**What is expected**
Write each line out again exactly as written.
>>
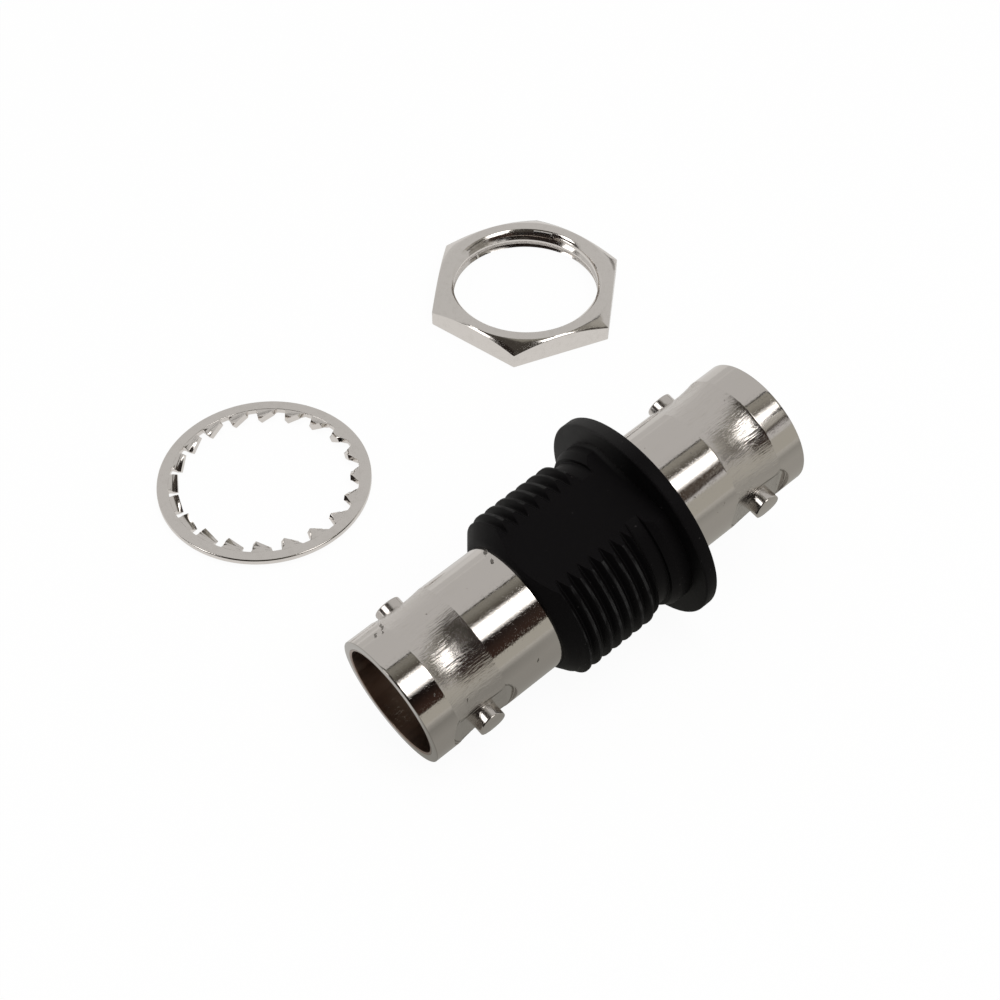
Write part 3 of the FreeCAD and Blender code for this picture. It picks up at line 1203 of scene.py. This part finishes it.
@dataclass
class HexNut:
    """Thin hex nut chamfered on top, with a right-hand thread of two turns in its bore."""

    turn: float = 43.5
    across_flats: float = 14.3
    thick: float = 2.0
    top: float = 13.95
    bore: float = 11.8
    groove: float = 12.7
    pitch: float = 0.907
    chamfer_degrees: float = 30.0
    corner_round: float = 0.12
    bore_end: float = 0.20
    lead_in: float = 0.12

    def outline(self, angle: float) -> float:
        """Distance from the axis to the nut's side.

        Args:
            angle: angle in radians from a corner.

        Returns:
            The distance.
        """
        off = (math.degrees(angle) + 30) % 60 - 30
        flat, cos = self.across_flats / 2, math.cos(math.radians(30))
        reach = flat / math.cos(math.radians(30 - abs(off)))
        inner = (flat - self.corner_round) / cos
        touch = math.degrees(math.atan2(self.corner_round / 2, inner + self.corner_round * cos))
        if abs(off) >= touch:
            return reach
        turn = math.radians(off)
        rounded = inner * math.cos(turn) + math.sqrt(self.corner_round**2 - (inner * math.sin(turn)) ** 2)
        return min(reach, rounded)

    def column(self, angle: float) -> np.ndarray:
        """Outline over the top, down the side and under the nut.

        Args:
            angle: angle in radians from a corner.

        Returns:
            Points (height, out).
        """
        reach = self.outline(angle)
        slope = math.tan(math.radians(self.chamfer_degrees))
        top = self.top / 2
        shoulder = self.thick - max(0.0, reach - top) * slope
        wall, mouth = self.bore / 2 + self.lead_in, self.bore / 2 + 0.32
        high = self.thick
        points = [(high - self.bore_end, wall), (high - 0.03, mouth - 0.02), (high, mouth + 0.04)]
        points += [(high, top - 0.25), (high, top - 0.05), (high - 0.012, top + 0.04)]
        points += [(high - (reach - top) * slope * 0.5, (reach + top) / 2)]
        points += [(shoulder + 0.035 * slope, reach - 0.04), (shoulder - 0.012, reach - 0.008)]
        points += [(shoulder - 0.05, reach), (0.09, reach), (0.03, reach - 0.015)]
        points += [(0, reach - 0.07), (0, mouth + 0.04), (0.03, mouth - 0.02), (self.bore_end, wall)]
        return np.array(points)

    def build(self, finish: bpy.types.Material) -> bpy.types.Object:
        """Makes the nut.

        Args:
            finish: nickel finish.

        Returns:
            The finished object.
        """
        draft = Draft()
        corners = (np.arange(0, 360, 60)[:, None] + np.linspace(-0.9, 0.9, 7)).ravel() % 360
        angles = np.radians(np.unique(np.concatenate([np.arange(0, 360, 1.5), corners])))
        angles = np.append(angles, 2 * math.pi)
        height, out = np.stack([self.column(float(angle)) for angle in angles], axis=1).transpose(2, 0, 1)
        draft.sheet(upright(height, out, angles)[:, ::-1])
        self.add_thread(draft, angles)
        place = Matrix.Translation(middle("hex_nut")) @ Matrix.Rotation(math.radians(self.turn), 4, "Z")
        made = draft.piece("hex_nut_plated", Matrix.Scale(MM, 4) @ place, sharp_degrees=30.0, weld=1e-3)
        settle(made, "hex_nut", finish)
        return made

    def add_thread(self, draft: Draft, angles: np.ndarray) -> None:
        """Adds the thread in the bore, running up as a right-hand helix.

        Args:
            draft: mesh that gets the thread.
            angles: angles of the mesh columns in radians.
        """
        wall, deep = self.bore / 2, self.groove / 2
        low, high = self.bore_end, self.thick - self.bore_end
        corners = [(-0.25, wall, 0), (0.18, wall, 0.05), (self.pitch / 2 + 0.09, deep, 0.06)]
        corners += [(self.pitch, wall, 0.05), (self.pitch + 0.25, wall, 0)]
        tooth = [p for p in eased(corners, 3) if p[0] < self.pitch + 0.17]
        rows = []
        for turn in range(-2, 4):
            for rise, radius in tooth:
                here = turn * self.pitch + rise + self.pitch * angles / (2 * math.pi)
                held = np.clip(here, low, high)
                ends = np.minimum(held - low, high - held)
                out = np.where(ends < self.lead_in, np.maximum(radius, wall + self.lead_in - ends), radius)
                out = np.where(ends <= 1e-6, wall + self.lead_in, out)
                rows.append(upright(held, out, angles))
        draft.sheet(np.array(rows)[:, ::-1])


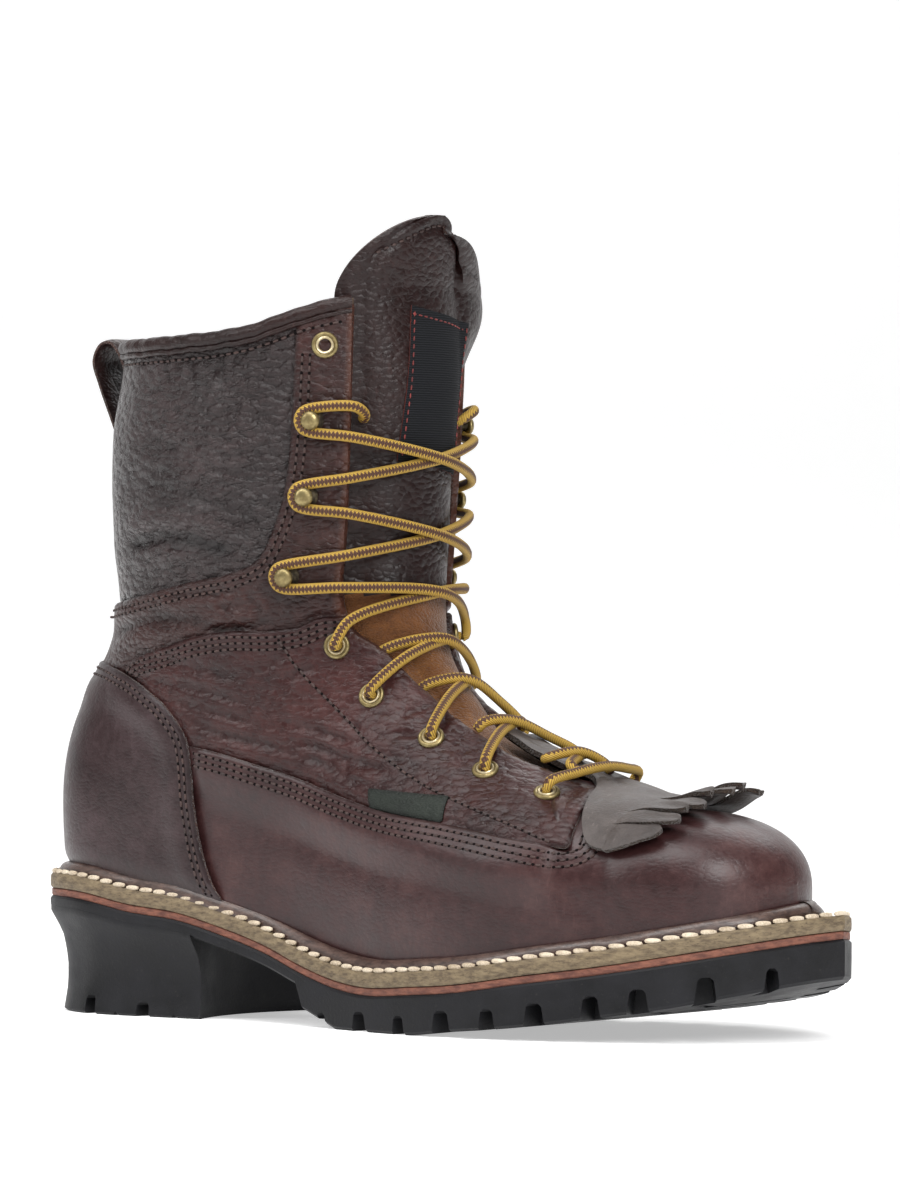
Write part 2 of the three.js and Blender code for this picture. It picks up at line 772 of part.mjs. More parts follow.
<<
**Exercise response**
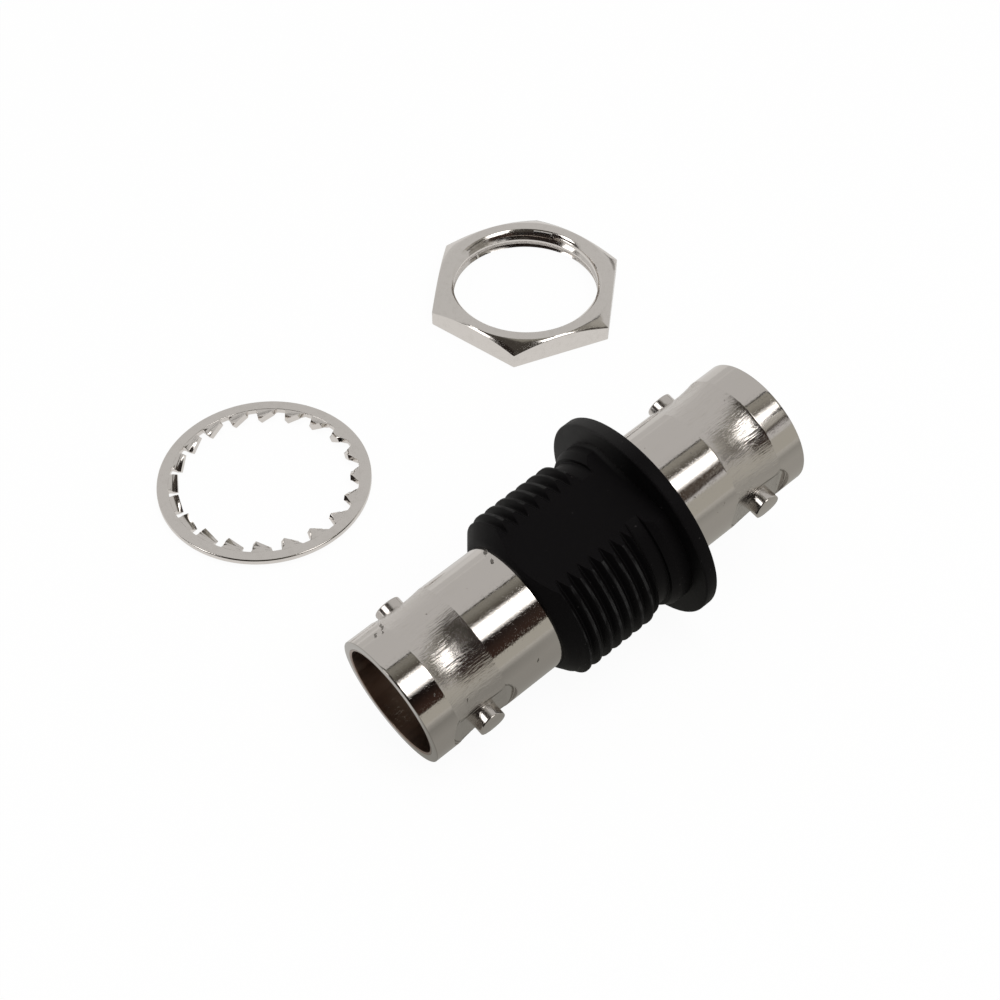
Write part 3 of the FreeCAD and Blender code for this picture. It picks up at line 1203 of scene.py. This part finishes it.
@dataclass
class HexNut:
    """Thin hex nut chamfered on top, with a right-hand thread of two turns in its bore."""

    turn: float = 43.5
    across_flats: float = 14.3
    thick: float = 2.0
    top: float = 13.95
    bore: float = 11.8
    groove: float = 12.7
    pitch: float = 0.907
    chamfer_degrees: float = 30.0
    corner_round: float = 0.12
    bore_end: float = 0.20
    lead_in: float = 0.12

    def outline(self, angle: float) -> float:
        """Distance from the axis to the nut's side.

        Args:
            angle: angle in radians from a corner.

        Returns:
            The distance.
        """
        off = (math.degrees(angle) + 30) % 60 - 30
        flat, cos = self.across_flats / 2, math.cos(math.radians(30))
        reach = flat / math.cos(math.radians(30 - abs(off)))
        inner = (flat - self.corner_round) / cos
        touch = math.degrees(math.atan2(self.corner_round / 2, inner + self.corner_round * cos))
        if abs(off) >= touch:
            return reach
        turn = math.radians(off)
        rounded = inner * math.cos(turn) + math.sqrt(self.corner_round**2 - (inner * math.sin(turn)) ** 2)
        return min(reach, rounded)

    def column(self, angle: float) -> np.ndarray:
        """Outline over the top, down the side and under the nut.

        Args:
            angle: angle in radians from a corner.

        Returns:
            Points (height, out).
        """
        reach = self.outline(angle)
        slope = math.tan(math.radians(self.chamfer_degrees))
        top = self.top / 2
        shoulder = self.thick - max(0.0, reach - top) * slope
        wall, mouth = self.bore / 2 + self.lead_in, self.bore / 2 + 0.32
        high = self.thick
        points = [(high - self.bore_end, wall), (high - 0.03, mouth - 0.02), (high, mouth + 0.04)]
        points += [(high, top - 0.25), (high, top - 0.05), (high - 0.012, top + 0.04)]
        points += [(high - (reach - top) * slope * 0.5, (reach + top) / 2)]
        points += [(shoulder + 0.035 * slope, reach - 0.04), (shoulder - 0.012, reach - 0.008)]
        points += [(shoulder - 0.05, reach), (0.09, reach), (0.03, reach - 0.015)]
        points += [(0, reach - 0.07), (0, mouth + 0.04), (0.03, mouth - 0.02), (self.bore_end, wall)]
        return np.array(points)

    def build(self, finish: bpy.types.Material) -> bpy.types.Object:
        """Makes the nut.

        Args:
            finish: nickel finish.

        Returns:
            The finished object.
        """
        draft = Draft()
        corners = (np.arange(0, 360, 60)[:, None] + np.linspace(-0.9, 0.9, 7)).ravel() % 360
        angles = np.radians(np.unique(np.concatenate([np.arange(0, 360, 1.5), corners])))
        angles = np.append(angles, 2 * math.pi)
        height, out = np.stack([self.column(float(angle)) for angle in angles], axis=1).transpose(2, 0, 1)
        draft.sheet(upright(height, out, angles)[:, ::-1])
        self.add_thread(draft, angles)
        place = Matrix.Translation(middle("hex_nut")) @ Matrix.Rotation(math.radians(self.turn), 4, "Z")
        made = draft.piece("hex_nut_plated", Matrix.Scale(MM, 4) @ place, sharp_degrees=30.0, weld=1e-3)
        settle(made, "hex_nut", finish)
        return made

    def add_thread(self, draft: Draft, angles: np.ndarray) -> None:
        """Adds the thread in the bore, running up as a right-hand helix.

        Args:
            draft: mesh that gets the thread.
            angles: angles of the mesh columns in radians.
        """
        wall, deep = self.bore / 2, self.groove / 2
        low, high = self.bore_end, self.thick - self.bore_end
        corners = [(-0.25, wall, 0), (0.18, wall, 0.05), (self.pitch / 2 + 0.09, deep, 0.06)]
        corners += [(self.pitch, wall, 0.05), (self.pitch + 0.25, wall, 0)]
        tooth = [p for p in eased(corners, 3) if p[0] < self.pitch + 0.17]
        rows = []
        for turn in range(-2, 4):
            for rise, radius in tooth:
                here = turn * self.pitch + rise + self.pitch * angles / (2 * math.pi)
                held = np.clip(here, low, high)
                ends = np.minimum(held - low, high - held)
                out = np.where(ends < self.lead_in, np.maximum(radius, wall + self.lead_in - ends), radius)
                out = np.where(ends <= 1e-6, wall + self.lead_in, out)
                rows.append(upright(held, out, angles))
        draft.sheet(np.array(rows)[:, ::-1])


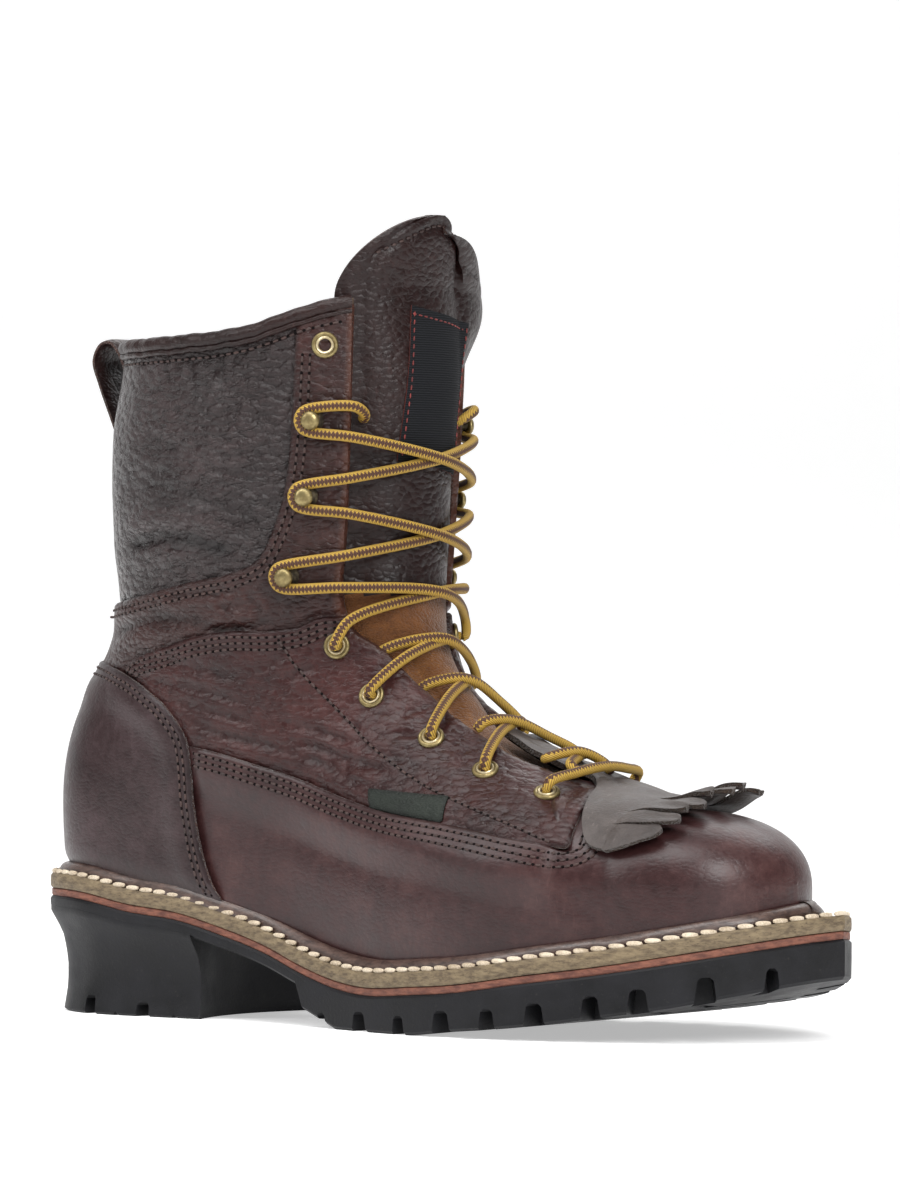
Write part 2 of the three.js and Blender code for this picture. It picks up at line 772 of part.mjs. More parts follow.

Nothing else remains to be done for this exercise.